* [Task brief]
Return, exactly as written, every line from the first line of the data below through the line that contains "z_dir=(1, 0, 0))".

* [Data extract]
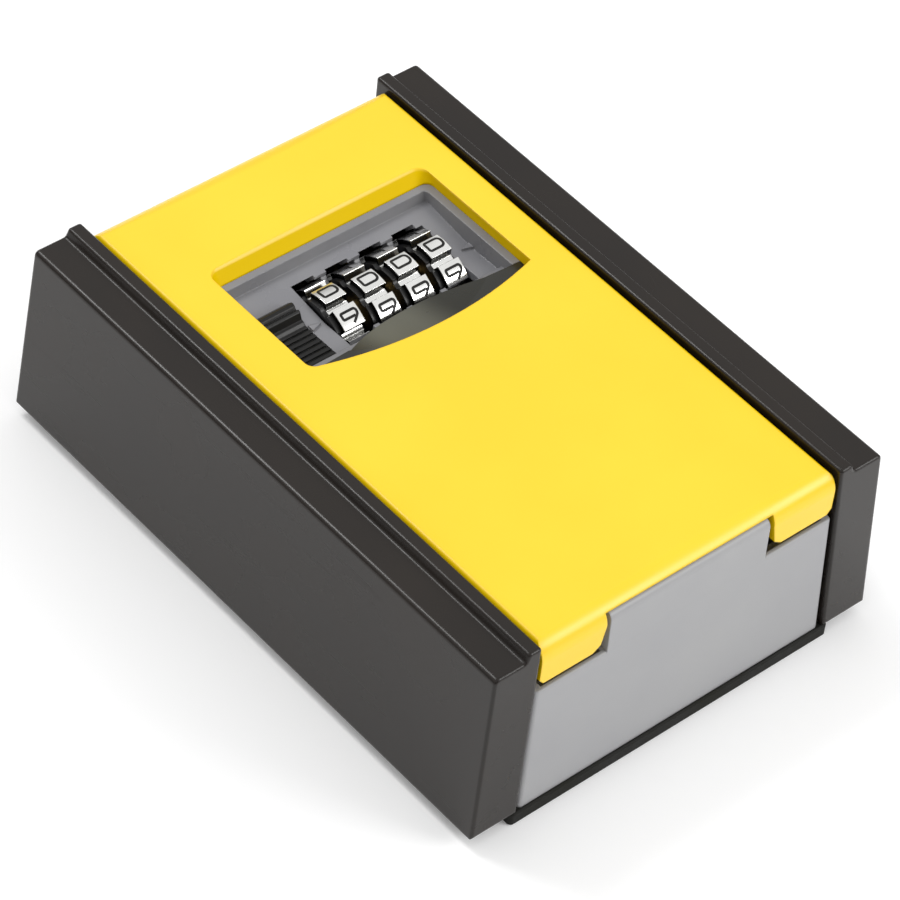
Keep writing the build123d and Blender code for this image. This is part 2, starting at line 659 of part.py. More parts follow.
# =====================================================================================
# Dials
# =====================================================================================
def around_dial(radius, angles):
    """Places on the dial's circle, with each place's X axis pointing outwards."""
    return [
        Location((radius * cos(radians(a)), radius * sin(radians(a)), 0), (0, 0, a))
        for a in angles
    ]


def make_dial(number, x, lean):
    """One dial: black wheel, chromed number ring and the code sleeve inside."""
    step = 360 / DIGITS
    zero_angle = 90 + lean
    plate_angles = [zero_angle + step * k for k in range(DIGITS)]
    valley_angles = [angle + step / 2 for angle in plate_angles]
    ring_width = RING_X[1] - RING_X[0]
    side = Plane((x, DIAL_Y, DIAL_Z), x_dir=(0, 1, 0), z_dir=(1, 0, 0))

    with BuildPart() as wheel:
        with BuildSketch(side.offset(-DIAL_HALF_WIDTH)):
            Circle(FLANGE_R)
            with Locations(*around_dial(FLANGE_R + 0.7, valley_angles)):
                Circle(1.3, mode=Mode.SUBTRACT)
            Circle(SLEEVE_R + 0.05, mode=Mode.SUBTRACT)
        extrude(amount=DIAL_HALF_WIDTH + RING_X[0])
        with BuildSketch(side.offset(RING_X[0])):
            Circle(RING_BORE_R - 0.05)
            Circle(SLEEVE_R + 0.05, mode=Mode.SUBTRACT)
        extrude(amount=ring_width)
    save(wheel.part, f"dial_wheel_{number}")

    with BuildPart() as ring:
        with BuildSketch(side.offset(RING_X[0])):
            Circle(VALLEY_R)
            with Locations(*around_dial(PLATE_R, plate_angles)):
                Rectangle(2 * (PLATE_R - RING_BORE_R), 2 * PLATE_HALF_LENGTH)
            Circle(PLATE_R, mode=Mode.INTERSECT)
            Circle(RING_BORE_R, mode=Mode.SUBTRACT)
        extrude(amount=ring_width)
    save(ring.part, f"number_ring_{number}")

    with BuildPart() as sleeve:
        with BuildSketch(side.offset(GATE_DISC_X[0])):
            Circle(GATE_DISC_R)
            gate = (GATE_BOTTOM + GATE_DISC_R + 1) / 2
            with Locations((gate, 0), (-gate, 0)):
                Rectangle(GATE_DISC_R + 1 - GATE_BOTTOM, 2.6, mode=Mode.SUBTRACT)
        extrude(amount=GATE_DISC_X[1] - GATE_DISC_X[0])
        with BuildSketch(side.offset(GATE_DISC_X[1])):
            Circle(SLEEVE_R)
        extrude(amount=DIAL_HALF_WIDTH - GATE_DISC_X[1])
        span = (x - DIAL_HALF_WIDTH - 2, x + DIAL_HALF_WIDTH + 1)
        rod_along_x(SPINDLE_R + RUNNING_GAP, span, DIAL_Y, DIAL_Z, mode=Mode.SUBTRACT)
    save(sleeve.part, f"code_sleeve_{number}")


# =====================================================================================
# Opening slide, latch and code lever
# =====================================================================================
def make_opening_slide():
    """Black ribbed thumb slide with a high lip at its far end."""
    rib_pitch = 1.25
    ramp_z = 34.0
    thumb = (
        (SLIDE_Y[0], 31.0),
        (SLIDE_Y[0], 33.9),
        (14.4, ramp_z),
        (23.0, ramp_z),
        (23.5, 34.5),
        (24.0, 34.6),
        (24.6, 35.9),
        (25.0, 36.2),
        (25.4, 35.9),
        (25.7, 35.6),
        (26.1, 36.2),
        (26.6, 36.5),
        (27.1, 36.3),
        (SLIDE_Y[1], 35.4),
        (SLIDE_Y[1], 31.0),
    )
    grooves = [14.6 + rib_pitch * k for k in range(7)]
    with BuildPart() as slide:
        with BuildSketch(Plane.YZ.offset(SLIDE_X[0])):
            Polygon(*thumb, align=None)
            with Locations(*[(y, ramp_z) for y in grooves]):
                Rectangle(0.5, 0.8, mode=Mode.SUBTRACT)
        extrude(amount=SLIDE_X[1] - SLIDE_X[0])
        box_between(SLIDE_BASE_X, SLIDE_BASE_Y, (LATCH_Z[1], 32.0))
        pilot = [(SPRING_X, 24.5), (SPRING_X, 30.0)]
        rod_along_z(1.02, (LATCH_Z[1] - 1, 31.2), pilot, mode=Mode.SUBTRACT)
    save(slide.part, "opening_slide")


def make_latch_plate():
    """Steel latch: tongue for the strike, fence fingers for the gates, spring tab."""
    bend_y = (47.4, 49.0)
    with BuildPart() as latch:
        box_between(LATCH_X, (10.0, bend_y[1]), LATCH_Z)
        box_between(LATCH_X, bend_y, (TONGUE_Z[0], LATCH_Z[1]))
        with BuildSketch(Plane.YZ.offset(LATCH_X[0])):
            Polygon(
                (bend_y[0], TONGUE_Z[0]),
                (bend_y[0], TONGUE_Z[1]),
                (LATCH_TIP_Y - TONGUE_SLANT[0], TONGUE_Z[1]),
                (LATCH_TIP_Y, TONGUE_Z[1] - TONGUE_SLANT[1]),
                (LATCH_TIP_Y, TONGUE_Z[0]),
                align=None,
            )
        extrude(amount=LATCH_X[1] - LATCH_X[0])
        fence_end = DIAL_X[-1] + FINGER_X[1]
        box_between((LATCH_X[1] - 1, fence_end), FENCE_Y, LATCH_Z)
        for x in DIAL_X:
            finger = (x + FINGER_X[0], x + FINGER_X[1])
            box_between(finger, (FINGER_TIP_Y, FENCE_Y[1]), LATCH_Z)
        tab_x = (SPRING_X - 2.2, SPRING_X + 2.2)
        box_between(tab_x, (SPRING_Y[1], SPRING_Y[1] + 1.4), (19.6, LATCH_Z[1]))
        screws = [(SPRING_X, 24.5), (SPRING_X, 30.0)]
        rod_along_z(1.1, (LATCH_Z[0] - 1, LATCH_Z[1] + 1), screws, mode=Mode.SUBTRACT)
    save(latch.part, "latch_plate")

    with BuildPart() as fasteners:
        rod_along_z(1.9, (LATCH_Z[0] - 1.4, LATCH_Z[0]), screws)
        rod_along_z(1.0, (LATCH_Z[0], 31.0), screws)
    save(fasteners.part, "slide_screws")


def make_return_spring():
    """Coil spring that pushes the latch back towards the strike."""
    length = SPRING_Y[1] - SPRING_Y[0] - 2 * SPRING_WIRE_R - 0.1
    start = (SPRING_X, SPRING_Y[0] + SPRING_WIRE_R + 0.05, SPRING_Z)
    with BuildPart() as spring:
        with BuildLine() as path:
            Helix(length / 8, length, SPRING_COIL_R, center=start, direction=(0, 1, 0))
        with BuildSketch(Plane(path.line @ 0, z_dir=path.line % 0)):
            Circle(SPRING_WIRE_R)
        sweep()
    save(spring.part, "return_spring")


def make_code_lever():
    """Small lever on the key side that frees the sleeves to set a new code."""
    x, y = LEVER_POINT
    arm = 10.0
    arm_z = (13.4, 15.1)
    with BuildPart() as lever:
        with BuildSketch(Plane.XY.offset(arm_z[0])):
            with Locations((x + arm / 2, y)):
                SlotCenterToCenter(arm, 4.4)
        extrude(amount=arm_z[1] - arm_z[0])
        rod_along_z(LEVER_R, (arm_z[0], 20.0), [LEVER_POINT])
    save(lever.part, "code_lever")


make_body_shell()
make_side_rail(-1, "left_side_rail")
make_side_rail(1, "right_side_rail")
make_rail_screws()
make_back_pad()
make_hinge_pin()
make_door_cover()
make_dial_bezel()
make_window_scoop()
make_lock_frame()
make_lock_back_plate()
make_lock_fasteners()
make_spindle()
for index, (dial_x, rest) in enumerate(zip(DIAL_X, DIAL_REST)):
    make_dial(index + 1, dial_x, rest)
make_opening_slide()
make_latch_plate()
make_return_spring()
make_code_lever()
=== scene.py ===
import json
import math

import bpy
from mathutils import Matrix, Vector


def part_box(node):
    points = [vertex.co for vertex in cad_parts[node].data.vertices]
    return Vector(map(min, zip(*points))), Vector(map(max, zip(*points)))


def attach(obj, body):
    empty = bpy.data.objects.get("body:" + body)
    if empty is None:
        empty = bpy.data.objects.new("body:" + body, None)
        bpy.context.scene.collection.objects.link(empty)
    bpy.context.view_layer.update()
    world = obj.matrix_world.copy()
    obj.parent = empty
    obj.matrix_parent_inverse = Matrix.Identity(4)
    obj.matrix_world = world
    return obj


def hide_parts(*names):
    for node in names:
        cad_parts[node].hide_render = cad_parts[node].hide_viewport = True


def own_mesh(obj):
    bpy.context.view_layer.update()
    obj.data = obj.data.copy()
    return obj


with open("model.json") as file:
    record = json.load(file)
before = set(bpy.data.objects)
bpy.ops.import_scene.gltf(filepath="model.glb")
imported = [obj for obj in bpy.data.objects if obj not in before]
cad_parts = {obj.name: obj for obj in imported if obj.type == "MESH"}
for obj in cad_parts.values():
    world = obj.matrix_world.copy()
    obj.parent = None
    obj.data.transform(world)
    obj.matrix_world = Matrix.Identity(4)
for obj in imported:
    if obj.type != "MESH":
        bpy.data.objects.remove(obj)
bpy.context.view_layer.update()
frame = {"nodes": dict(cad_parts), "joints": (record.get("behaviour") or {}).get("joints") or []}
nodes = frame["nodes"]
MM = 0.001

# ---- the dials and the window -------------------------------------------------------------
DIAL_CENTRES = [Vector(joint["pos_m"]) for joint in frame["joints"]
                if joint["name"].startswith("dial_")]
DIAL_LEAN = [-7.5, 2.6, 2.6, 2.6]  # degrees from the top to each dial's 0, towards the hinge
PLATE_RADIUS = 9.5 * MM
PLATE_CENTRE_X = 0.265 * MM  # from the dial's own centre
PLATE_EDGE = (9.38 * MM, 9.3 * MM)  # radii where the painted shade below a plate's bright edge starts, and is full
VALLEY_WALL = (8.0 * MM, 8.15 * MM)  # radii where a valley's floor ends, and its wall's painted shade is full
# how dark the painted shade on a valley wall is
WALL_SHADE = 0.86
RING_SIDE = (0.6, 0.8)  # how much a face looks along X, where the painted shade on the ring's side begins, and is full
DISH_MIDDLE_X = -2.0 * MM
DISH_PAINTED_SHEEN = (3.0 * MM, 11.5 * MM)  # from the middle, where the painted sheen starts to fade to painted shade, and is gone
# Inside this box the yellow door's window walls get painted shade and lose most of their gloss.
WINDOW_SHADE_BOX = (Vector((-23.6, 4.0, 30.0)) * MM, Vector((25.6, 38.8, 39.4)) * MM)
HOLLOW_BORDER = 0.15 * MM  # how softly the painted shade in the window box begins

# ---- what the finishes share --------------------------------------------------------------
NOISE_RANGE = (0.3, 0.7)
TINT_TO_BASE = (0.35, 0.68)  # noise values that are all tint, and all base colour
OPEN_TO_DEEP = (0.95, 0.68)  # share of light (ambient occlusion) that reaches an open face, with no painted shade, and a deep hollow, with full painted shade
HOLLOW_GLOSS = 0.05  # the share of its gloss that a deep hollow keeps
LEAST_ROUGHNESS = 0.02
SCRATCH_SHAPE = (1.0, 0.08, 1.0)  # squeezes the noise's Y, so that its spots become lines
SCRATCH_NOISE = (0.62, 0.74)  # noise values where a scratch begins, and is full


# ---- shader nodes -------------------------------------------------------------------------
def srgb(r, g, b):
    """A colour given as 0 to 255 display values, turned into linear light."""
    def linear(v):
        v /= 255
        return v / 12.92 if v <= 0.04045 else ((v + 0.055) / 1.055) ** 2.4
    return (linear(r), linear(g), linear(b), 1.0)


class Graph:
    """The shader nodes of a material or a world, with short ways to add and join them."""

    def __init__(self, tree):
        self.tree = tree
        self.place = self.add("TexCoord").outputs

    def put(self, value, target):
        """Links a socket to the target, or sets the target to a number, vector or colour."""
        if isinstance(value, bpy.types.NodeSocket):
            self.tree.links.new(value, target)
        else:
            target.default_value = value

    def add(self, kind, **values):
        """A new node. Each value goes to the input of its name, such as From_Min."""
        node = self.tree.nodes.new("ShaderNode" + kind)
        for name, value in values.items():
            self.put(value, node.inputs[name.replace("_", " ")])
        return node

    def operate(self, kind, operation, terms):
        """The outputs of a new node that does one operation on the terms."""
        node = self.add(kind)
        node.operation = operation
        for term, target in zip(terms, node.inputs):
            self.put(term, target)
        return node.outputs

    def maths(self, operation, *terms):
        return self.operate("Math", operation, terms)["Value"]

    def vector(self, operation, *terms):
        return self.operate("VectorMath", operation, terms)["Vector"]

    def length(self, vector):
        return self.operate("VectorMath", "LENGTH", [vector])["Value"]

    def axes(self, vector):
        """The vector's three numbers, by the names X, Y and Z."""
        return self.add("SeparateXYZ", Vector=vector).outputs

    def fade(self, value, start, end, low=0.0, high=1.0, smooth=False):
        """Goes from low to high as the value goes from start to end."""
        node = self.add("MapRange", Value=value, From_Min=start, From_Max=end, To_Min=low, To_Max=high)
        if smooth:
            node.interpolation_type = "SMOOTHSTEP"
        return node.outputs["Result"]

    def mix(self, factor, first, second):
        """The first colour where the factor is 0, and the second where it is 1."""
        node = self.add("Mix")
        node.data_type = "RGBA"
        for name, value in (("Factor", factor), ("A", first), ("B", second)):
            self.put(value, node.inputs[name])
        return node.outputs["Result"]

    def mapped(self, scale):
        """Places on the object, stretched or squeezed along its axes."""
        return self.add("Mapping", Vector=self.place["Object"], Scale=scale).outputs["Vector"]

    def noise(self, vector, scale, detail, distortion=0.0):
        """A smooth random pattern whose values lie mostly within NOISE_RANGE."""
        node = self.add("TexNoise", Vector=vector, Scale=scale, Detail=detail, Distortion=distortion)
        return node.outputs["Fac"]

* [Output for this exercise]
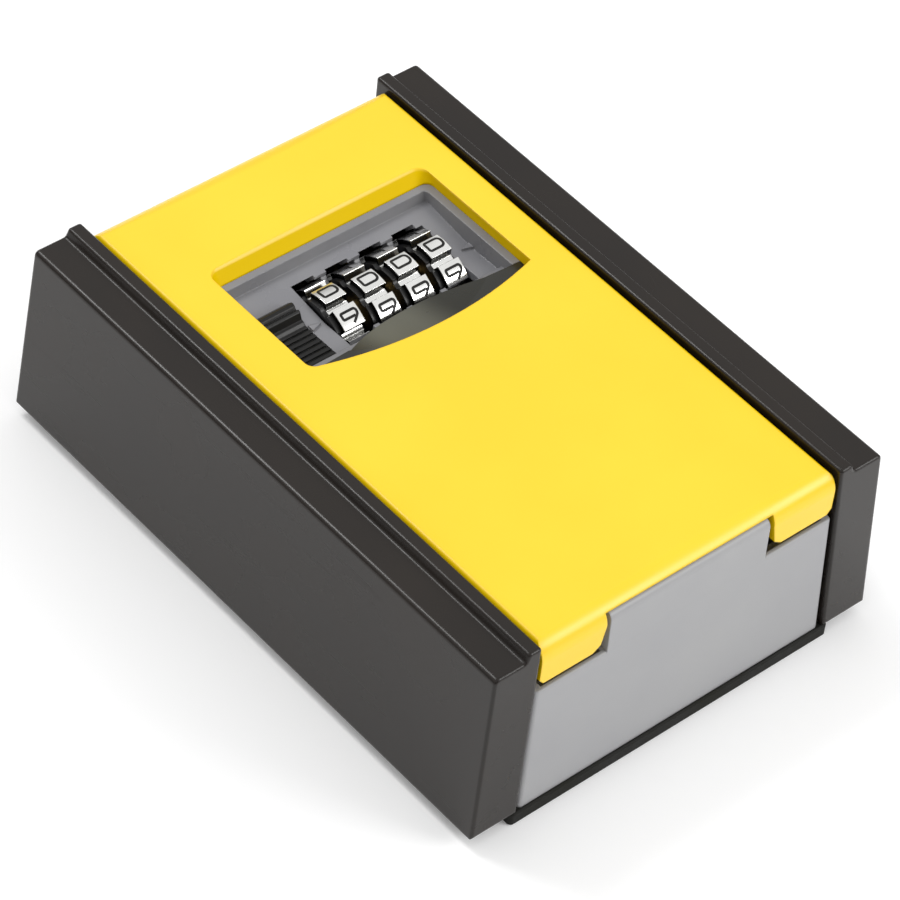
Keep writing the build123d and Blender code for this image. This is part 2, starting at line 659 of part.py. More parts follow.
# =====================================================================================
# Dials
# =====================================================================================
def around_dial(radius, angles):
    """Places on the dial's circle, with each place's X axis pointing outwards."""
    return [
        Location((radius * cos(radians(a)), radius * sin(radians(a)), 0), (0, 0, a))
        for a in angles
    ]


def make_dial(number, x, lean):
    """One dial: black wheel, chromed number ring and the code sleeve inside."""
    step = 360 / DIGITS
    zero_angle = 90 + lean
    plate_angles = [zero_angle + step * k for k in range(DIGITS)]
    valley_angles = [angle + step / 2 for angle in plate_angles]
    ring_width = RING_X[1] - RING_X[0]
    side = Plane((x, DIAL_Y, DIAL_Z), x_dir=(0, 1, 0), z_dir=(1, 0, 0))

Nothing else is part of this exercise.